Many countries currently importing oil and gas are poised to become energy exporters for the first time. Countries across Africa, the Americas, and Oceania have the highest potential with ample access to wind and solar. Net importers like Chile, Morocco, and Namibia have already committed to becoming green hydrogen exporters.
A fundamental shift away from the energy relationships of the 20th century, IRENA expects the global energy trade to be redefined and regionalized as the high price of transporting hydrogen energy defines new bilateral trade routes. As economic relations shift so too will political dynamics.
The Path Forward
Significant challenges remain in the global scale-up of clean hydrogen. Developing countries looking to become green hydrogen powers will require substantial investment into infrastructure, available capital, and access to necessary technologies. In IRENA’s survey, respondents identified insufficient decarbonized electricity, price risks, and an unstable investment climate for prospective exporters as the “extremely likely” risks facing hydrogen trade flows by 2050. Moreover, as countries like China increasingly monopolize the low-cost electrolyzer market, many regions will be subject to a different kind of geopolitical influence.
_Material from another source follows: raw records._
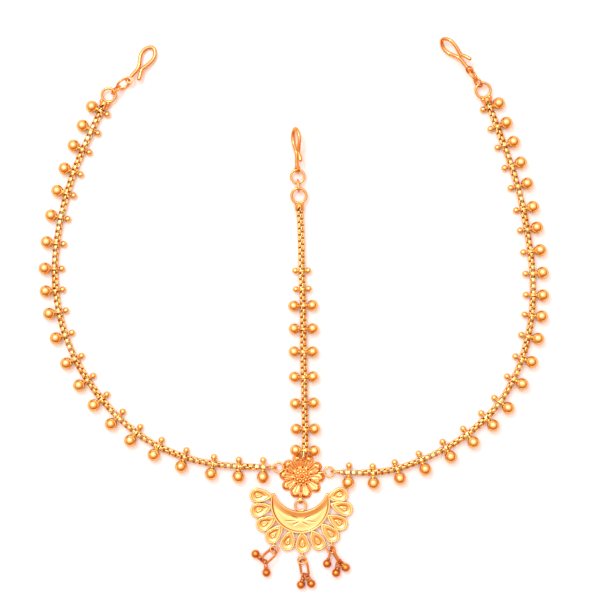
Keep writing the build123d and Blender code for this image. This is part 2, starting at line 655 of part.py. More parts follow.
# crescent pendant with its teardrops and loops
with BuildPart() as crescent_pendant:
    with BuildSketch():
        with Locations(OUTER_CENTRE):
            Circle(OUTER_RADIUS)
        with Locations(INNER_CENTRE):
            Circle(INNER_RADIUS, mode=Mode.SUBTRACT)
        with Locations((0, TIP_LEVEL + OUTER_RADIUS)):
            Rectangle(3 * OUTER_RADIUS, 2 * OUTER_RADIUS, mode=Mode.SUBTRACT)
        for middle, radius in CRESCENT_TIPS:
            with Locations((middle, TIP_LEVEL)):
                Circle(radius)
    extrude(amount=CRESCENT_HEIGHT)
    for round_end, point in TEARDROPS:
        soldered = onward(point, OUTER_CENTRE, SOLDER_OVERLAP)
        reach = hypot(soldered[0] - round_end[0], soldered[1] - round_end[1])
        turn = heading_of(round_end, soldered)
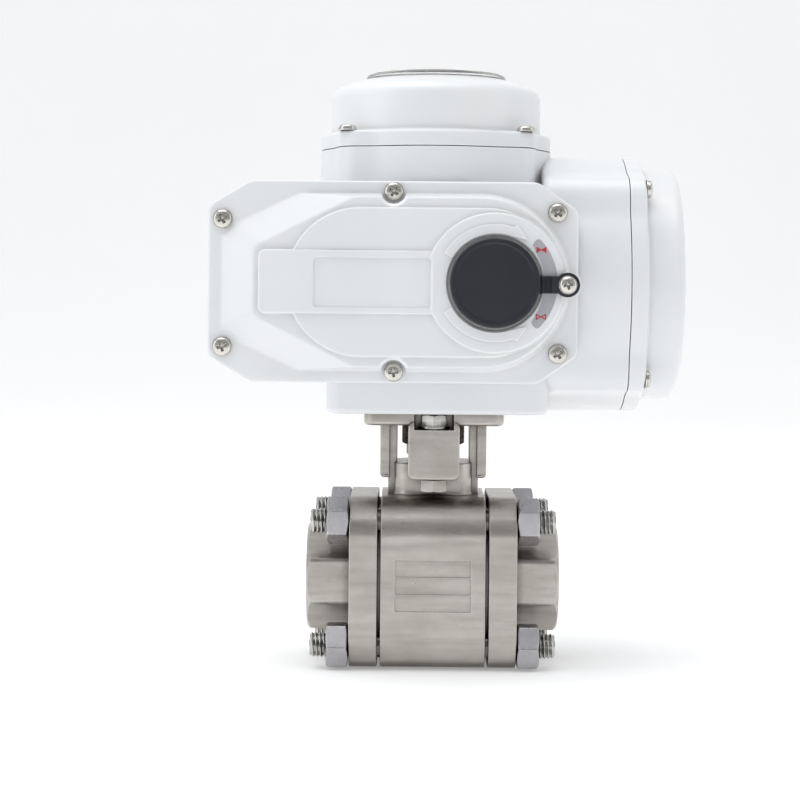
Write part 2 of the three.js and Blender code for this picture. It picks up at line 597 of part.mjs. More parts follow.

The hydrogen economy will also be less profitable than oil and gas. As IRENA states, “[The] possibilities of capturing economic rents akin to those generated by fossil fuels, which today account for some 2% of global GDP, [will be limited].” The green hydrogen economy will also become increasingly competitive as more countries become energy producers. Oil exporters, while able to diversify their energy production, will have a hard time compensating for lost profits having ripple effects across the global economy. Oil and gas companies remain influential in pushing for a blue rather than green hydrogen future, posing an additional barrier to scale-up.